Are you sure that its actually been chromed? I thought the engine covers could only be polished (may be wrong though). If it has been chromed then a bit of metal polish, but if its been highly polished then a litle elbow grease will be required. There are post on here about polishing the covers. Im sure someone will come along with what grades of wet and dry paper you will require.


----------



## jamesbilluk (Aug 10, 2006)

nice one, thanks, will give some of that a try. the stuff i have's not very good, lol

thanks

james.


----------



## ISJ (Mar 11, 2005)

Definately Autosol!

Yeah while your at it mate, get them covers off and chrome them, i did mine awhile back and they never needed polishing and remained very nice n shiney!


----------



## jamesbilluk (Aug 10, 2006)

hodgie said:


> Are you sure that its actually been chromed? I thought the engine covers could only be polished (may be wrong though). If it has been chromed then a bit of metal polish, but if its been highly polished then a litle elbow grease will be required. There are post on here about polishing the covers. Im sure someone will come along with what grades of wet and dry paper you will require.



hi mate, 
not sure that it has been chromed, probably has just been polished up like ya said. wasnt sure how it had been, as bought the car with it already done. it seems to make the marks worse cause of water getting in throiugh the vents, i have 2 matts covering them up now when the cars stationary

james.


----------



## jamesbilluk (Aug 10, 2006)

ISJ said:


> Definately Autosol!
> 
> Yeah while your at it mate, get them covers off and chrome them, i did mine awhile back and they never needed polishing and remained very nice n shiney!

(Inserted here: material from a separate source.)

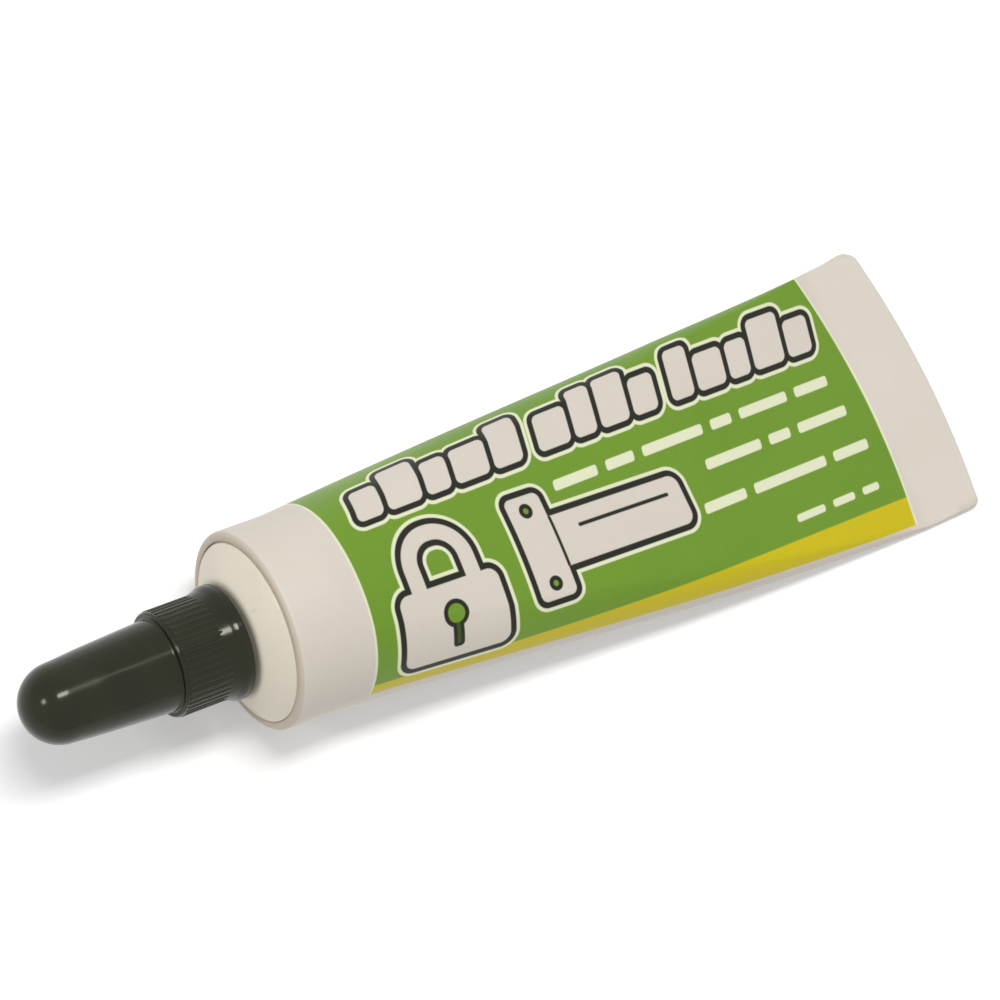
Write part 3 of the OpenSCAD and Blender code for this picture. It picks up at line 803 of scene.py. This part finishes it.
# flakes of about 0.1 mm are drawn at 0.3 mm, so that they show
flakes = add(tree, "ShaderNodeTexVoronoi", {}, {"Vector": where, "Scale": 1 / 0.0003})
tone = add(tree, "ShaderNodeMix", {"data_type": "RGBA"}, {
    0: flakes.outputs[0], 6: hex_colour("#2B2C2F"), 7: hex_colour("#4A4B50")}).outputs[2]
rough = add(tree, "ShaderNodeMapRange", {}, {
    "Value": flakes.outputs[0], "From Min": 0.0, "From Max": 1.0,
    "To Min": 0.35, "To Max": 0.75}).outputs[0]
bump = add(tree, "ShaderNodeBump", {}, {
    "Strength": 0.8, "Distance": 0.00008, "Height": flakes.outputs[0]})
skin = add(tree, "ShaderNodeBsdfPrincipled", {}, {
    "Base Color": tone, "Roughness": rough, "Normal": bump.outputs[0], "Metallic": 0.35})
add(tree, "ShaderNodeOutputMaterial", {}, {0: skin.outputs[0]})
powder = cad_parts["graphite_powder"]
for material_slot in powder.material_slots:
    material_slot.material = graphite


# ---------- floor, light and camera ----------
# A plain white studio sheet under soft light from above, seen from the
# photograph's place.

floor_size, floor_height = 4.0, -0.00004        # m, just clear of the tube's underside
floor_mesh = bpy.data.meshes.new("studio_floor")
half = floor_size / 2
floor_mesh.from_pydata([(x, y, floor_height) for x, y in (
    (-half, -half), (half, -half), (half, half), (-half, half))], [], [(0, 1, 2, 3)])
paper = bpy.data.materials.new("white studio sheet")
paper.use_nodes = True
tree = paper.node_tree
tree.nodes.clear()
ray = add(tree, "ShaderNodeLightPath").outputs
seen = add(tree, "ShaderNodeMath", {"operation": "MAXIMUM"},
           {0: ray["Is Camera Ray"], 1: ray["Is Glossy Ray"]}).outputs[0]
seen = add(tree, "ShaderNodeMath", {"operation": "MAXIMUM"},
           {0: seen, 1: ray["Is Transmission Ray"]}).outputs[0]
sheet = add(tree, "ShaderNodeBsdfDiffuse", {}, {"Color": hex_colour("#EFEFEF")})
glow = add(tree, "ShaderNodeEmission", {}, {"Color": (1, 1, 1, 1), "Strength": 0.22})
lit = add(tree, "ShaderNodeAddShader", {}, {0: sheet.outputs[0], 1: glow.outputs[0]})
shown = add(tree, "ShaderNodeMixShader", {}, {0: seen, 1: sheet.outputs[0], 2: lit.outputs[0]})
add(tree, "ShaderNodeOutputMaterial", {}, {0: shown.outputs[0]})
floor = piece("studio_floor", floor_mesh, paper)

world = bpy.data.worlds.new("studio")
bpy.context.scene.world = world
world.use_nodes = True
tree = world.node_tree
tree.nodes.clear()
ray = add(tree, "ShaderNodeLightPath").outputs
seen = add(tree, "ShaderNodeMath", {"operation": "MAXIMUM"},
           {0: ray["Is Camera Ray"], 1: ray["Is Glossy Ray"]}).outputs[0]
seen = add(tree, "ShaderNodeMath", {"operation": "MAXIMUM"},
           {0: seen, 1: ray["Is Transmission Ray"]}).outputs[0]
strength = add(tree, "ShaderNodeMapRange", {}, {"Value": seen, "To Min": 0.45, "To Max": 1.0})
air = add(tree, "ShaderNodeBackground", {}, {
    "Color": (1, 1, 1, 1), "Strength": strength.outputs[0]})
add(tree, "ShaderNodeOutputWorld", {}, {0: air.outputs[0]})

# name, direction towards it, distance, size along and across, watts
middle = Vector((-0.01, 0, 0.008))
for name, direction, distance, along, across, power in (
    ("overhead_strip", (0.0, 0.13, 0.97), 0.5, 0.25, 0.085, 1.35),
    ("overhead_end", (0.37, 0.17, 0.91), 0.5, 0.20, 0.05, 0.06),
    ("front_fill", (-0.78, 0.18, 0.58), 0.6, 0.10, 0.10, 0.45),
):
    lamp = bpy.data.lights.new(name, "AREA")
    lamp.shape, lamp.size, lamp.size_y, lamp.energy = "RECTANGLE", along, across, power
    held = bpy.data.objects.new(name, lamp)
    bpy.context.scene.collection.objects.link(held)
    towards = Vector(direction).normalized()
    held.location = middle + towards * distance
    # the lamp's long side lies along X as nearly as it can
    side = (Vector((1, 0, 0)) - towards * towards.x).normalized()
    held.rotation_euler = Matrix((side, towards.cross(side), towards)).transposed().to_euler()

# the photograph's camera, found from the tube's outline: degrees round from the
# -Y side, up from the table and rolled, and the point that it looks at in mm
azimuth, elevation, roll = -65.776, 66.740, 42.268
camera_aim, camera_distance = Vector((2.462, 3.466, 2.059)), 300
focal_px, frame_px, sensor_mm = 3733.83, 1000, 36
lens = bpy.data.cameras.new("photo_camera")
lens.sensor_width, lens.lens = sensor_mm, sensor_mm * focal_px / frame_px
lens.clip_start, lens.clip_end = 0.01, 20
camera = bpy.data.objects.new("photo_camera", lens)
bpy.context.scene.collection.objects.link(camera)
camera_turn = (Matrix.Rotation(radians(azimuth), 4, "Z")
               @ Matrix.Rotation(radians(90 - elevation), 4, "X")
               @ Matrix.Rotation(radians(roll), 4, "Z"))
eye = camera_aim + camera_turn @ Vector((0, 0, camera_distance))
camera.matrix_world = Matrix.Translation(mm @ eye) @ camera_turn
bpy.context.scene.camera = camera
bpy.context.scene.view_settings.view_transform = "Standard"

thanks mate, will get it done i think, would like it to look real nice.


----------



## jamesbilluk (Aug 10, 2006)

Just cleaned engine with autosol, mamaged to find some in my local halfrauds. real impressed, has the marks out and everything. gonna clean more when its light and has stopped raining. 
cheers for recommending it. 

James


----------



## Jim27 (Jul 1, 2004)

Take some piccies and post 'em up matey - before and after


----------



## jamesbilluk (Aug 10, 2006)

will do mate. will wait till it stops raining, lol, still is here.


----------



## jamesbilluk (Aug 10, 2006)

Here are 2 pics of the engine that i took, oines quite arty. or just dark, lol
the other one has the flash on. pleased with the results :



















james


----------